Aber die nächsten Jahre wollen wir auf jeden Fall auch raus von hier 🙂
Vincent, du hast eine sehr markante und kräftige Stimme. Hattest du auch Vorbilder, die dich stimmlich begeistert haben?
Bestimmt, da gibt es einige. Ich bin früher neben viel englischer Musik auch mit den Toten Hosen und Grönemeyer aufgewachsen und habe mich dann später mit Casper und Marteria sozialisiert. Und höre heute auch viel Post Malone, Höchste Eisenbahn oder Girl in Red. Vieke davon hatten auch sehr markante Stimmen. Meine Stimme wurde aber, glaube ich, viel durch Straßenmusik geprägt. Da musste man sich das Publikum einfach etwas erbrüllen. Von da an hat sich das irgendwie so entwickelt.

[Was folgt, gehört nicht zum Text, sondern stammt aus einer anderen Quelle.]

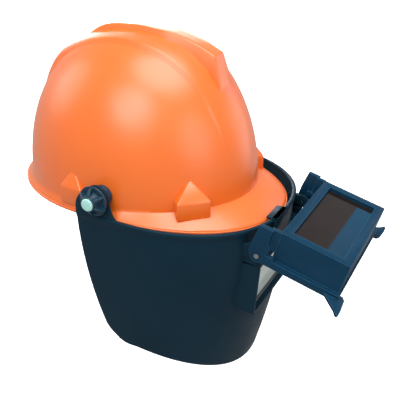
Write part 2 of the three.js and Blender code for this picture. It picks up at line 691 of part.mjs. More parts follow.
function tabSolid() {
  const { start, end, reach, root, rootShare, thickness, drop } = TAB;
  const half = holderHalf + HOLDER.flange;
  const corners = TAB_OUTLINE.map(({ out, along }) => [half + out * reach, mix(start, end, along)]);
  const inner = [[half - root, mix(start, end, rootShare)], [half - root, start]];
  const shape = new THREE.Shape([...corners, ...inner].map(([x, u]) => new THREE.Vector2(x, -u)));
  const tab = new THREE.ExtrudeGeometry(shape, { depth: thickness, bevelEnabled: false });
  const turn = new THREE.Matrix4().makeBasis(vec(1, 0, 0), vec(0, 0, 1), vec(0, -1, 0));
  return meshSolid(tab.applyMatrix4(turn).translate(0, drop + thickness, 0));
}

function lensHolder() {
  const side = armSolid().add(tabSolid());
  return holderFrame().add(holderFlange()).add(side).add(mirrored(side));
}

const glassFront = HOLDER.depth - HOLDER.bezel - GAP;
const filterMiddle = HOLDER.offset + holderLength / 2;

function filterBlock(half, halfHeight, low, high) {
  return holderBox(half, filterMiddle - halfHeight, filterMiddle + halfHeight, low, high);
}

function filterGlass() {
  return filterBlock(FILTER.width / 2, FILTER.height / 2, glassFront - FILTER.thickness, glassFront);
}

// The plain frame behind the dark glass, held by the walls of the box
function filterRetainer() {
  const high = glassFront - FILTER.thickness - GAP;
  const low = high - FILTER.retainer;
  const half = holderHalf - HOLDER.wall - GAP;
  const halfHeight = holderLength / 2 - HOLDER.wall - GAP;
  const inset = half - FILTER.width / 2 + FILTER.retainerInset;
  const frame = filterBlock(half, halfHeight, low, high);
  return frame.subtract(filterBlock(half - inset, FILTER.height / 2 - FILTER.retainerInset, -FAR, FAR));
}

function hingePin() {
  const { pin, headRadius, head } = HINGE;
  const outer = armInner + ARM.width + GAP;
  const shaft = rodX(pin, lugInner, outer + SINK / 2, 0, 0, STEPS.small);
  return shaft.add(rodX(headRadius, outer, outer + head, 0, 0, STEPS.small));
}

// The assembly

const COLOUR = {
  shell: 0xf07a33, mask: 0x17384a, holder: 0x12466a, clear: 0x9cbcae, dark: 0x2c2523,
  rubber: 0x3b4146, cap: 0xa9d8d0, steel: 0x9a9fa3, spacer: 0x14202b,
};

const hat = new THREE.Group();
hat.add(node('hat_shell', hatShell(), COLOUR.shell, 0.35));
for (const [side, place] of [['left', (solid) => solid], ['right', mirrored]]) {
  hat.add(node(`pivot_bolt_${side}`, place(boltSolid()), COLOUR.steel, 0.4, 1));
  hat.add(node(`pivot_spacer_${side}`, place(spacerSolid()), COLOUR.spacer, 0.5));
  hat.add(node(`knob_${side}`, place(knobSolid()), COLOUR.holder, 0.5));
  hat.add(node(`knob_cap_${side}`, place(capSolid()), COLOUR.cap, 0.5));
}

const holder = new THREE.Group();
holder.position.set(0, hingeY, HINGE.z);
holder.rotation.x = -rad(HINGE.open);
holder.add(node('lens_holder', lensHolder(), COLOUR.holder, 0.45));
holder.add(node('filter_glass', filterGlass(), COLOUR.dark, 0.1));
holder.add(node('filter_retainer', filterRetainer(), COLOUR.mask, 0.6));
holder.add(node('hinge_pin_left', hingePin(), COLOUR.steel, 0.4, 1));
holder.add(node('hinge_pin_right', mirrored(hingePin()), COLOUR.steel, 0.4, 1));

const mask = new THREE.Group();
mask.add(node('mask_shell', maskShell(), COLOUR.mask, 0.45));
mask.add(node('window_pane', windowPane(), COLOUR.clear, 0.1));
mask.add(node('window_gasket', windowGasket(), COLOUR.rubber, 0.7));
mask.add(holder);

export default new THREE.Group().add(hat, mask);
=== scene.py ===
"""Looks of a hard hat with a lift-up welding mask and a flip-up filter holder.

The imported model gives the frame: metres, +X the wearer's left, -Y the front, +Z up,
and the origin in the middle of the head opening on the plane of the brim.
"""

from __future__ import annotations

import logging
import math
from dataclasses import dataclass, field
from enum import Enum
from typing import Callable, Iterable, Sequence

import bmesh
import bpy
from mathutils import Matrix, Vector

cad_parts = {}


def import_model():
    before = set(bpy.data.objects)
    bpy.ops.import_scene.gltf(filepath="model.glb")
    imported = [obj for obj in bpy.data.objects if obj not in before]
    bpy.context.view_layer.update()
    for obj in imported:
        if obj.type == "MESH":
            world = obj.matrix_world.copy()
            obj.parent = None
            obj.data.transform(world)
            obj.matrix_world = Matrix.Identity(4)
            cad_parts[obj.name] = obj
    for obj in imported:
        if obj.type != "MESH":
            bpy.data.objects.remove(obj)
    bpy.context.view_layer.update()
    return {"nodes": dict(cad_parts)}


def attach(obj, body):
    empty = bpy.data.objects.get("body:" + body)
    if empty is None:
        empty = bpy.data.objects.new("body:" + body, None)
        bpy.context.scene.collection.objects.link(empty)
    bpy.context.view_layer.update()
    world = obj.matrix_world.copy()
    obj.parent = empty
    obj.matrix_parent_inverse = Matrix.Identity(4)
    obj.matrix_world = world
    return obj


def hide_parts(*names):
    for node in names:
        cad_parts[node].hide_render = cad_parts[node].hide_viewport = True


LOG = logging.getLogger("hard_hat")
MM = 0.001

Colour = tuple[float, float, float]
Row = tuple[float, float]


class Body(str, Enum):
    """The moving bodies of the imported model."""

    HAT = "hat"
    MASK = "mask"
    HOLDER = "holder"
    KNOB_LEFT = "knob_l"
    KNOB_RIGHT = "knob_r"


class Side(Enum):
    """The wearer's side, with its sign along X."""

    LEFT = 1
    RIGHT = -1

    @property
    def word(self) -> str:
        """The side's name in lower case."""
        return self.name.lower()


# Numbers and curves


def mix(low: float, high: float, share: float) -> float:
    """The value a share of the way from low to high."""
    return low + (high - low) * share


def clamp(value: float, low: float = 0.0, high: float = 1.0) -> float:
    """The value kept between low and high."""
    return max(low, min(high, value))


def ease(share: float) -> float:
    """A smooth step from 0 to 1 as share goes from 0 to 1."""
    kept = clamp(share)
    return kept * kept * (3 - 2 * kept)


def power(value: float, exponent: float) -> float:
    """The value's size raised to an exponent, with its sign kept."""
    return math.copysign(abs(value) ** exponent, value)


def bend(start: Row, middle: Row, end: Row, share: float) -> Row:
    """A point of the curve from start to end that leans towards the middle point."""
    near, far = (1 - share) ** 2, share * share
    between = 2 * share * (1 - share)
    return tuple(near * a + between * b + far * c for a, b, c in zip(start, middle, end))


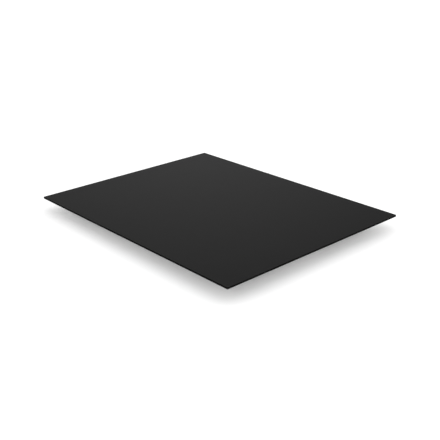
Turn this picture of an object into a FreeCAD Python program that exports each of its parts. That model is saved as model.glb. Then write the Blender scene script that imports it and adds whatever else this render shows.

Im Sommer hattet ihr auf euren Konzerten auch noch unveröffentlichte Songs dabei. Ist das ein erster Vorgeschmack darauf, wie ihr die Corona Zwangspause genutzt habt, und wartet da evtl. eine neue EP auf uns?
Das könnte natürlich sein… 😉
Wir haben die Zeit während der Corona Beschränkungen auf jeden Fall genutzt und viel neue Musik gemacht. Mal schauen, was davon wann und wie veröffentlicht wird. 😉 Aber da kommt was.
Auch wenn das Jahr nicht so ganz nach Plan verlief, was nehmt ihr als eure schönste Erinnerung aus diesem Jahr mit?
Unterm Strich, wenn man ausblendet, was alles hätte sein können, haben wir tatsächlich viele schöne Momente erlebt. Von Livekonzerten, Backstage Crewmomenten über neue Songs bis hin zu Album Charts #4 war viel mit dabei. Der Höhepunkt war wahrscheinlich unsere Album VÖ in Hamburg im engsten Kreis. Das war eine sehr schöne, emotionale Achterbahn. Da war Corona kurz gar nicht mehr so wichtig 🙂
Besten Dank für das Interview!
Provinz kommen 2021 auch nach Nürnberg. Im Moment ist der Termin noch der 12. April im Z-Bau. Durch die aktuelle Lage kann der Termin natürlich auch noch verschoben werden. Aber kommen tun sie auf jeden Fall! Bis dahin solltet ihr das Album einfach auf Dauerschleife durchhören!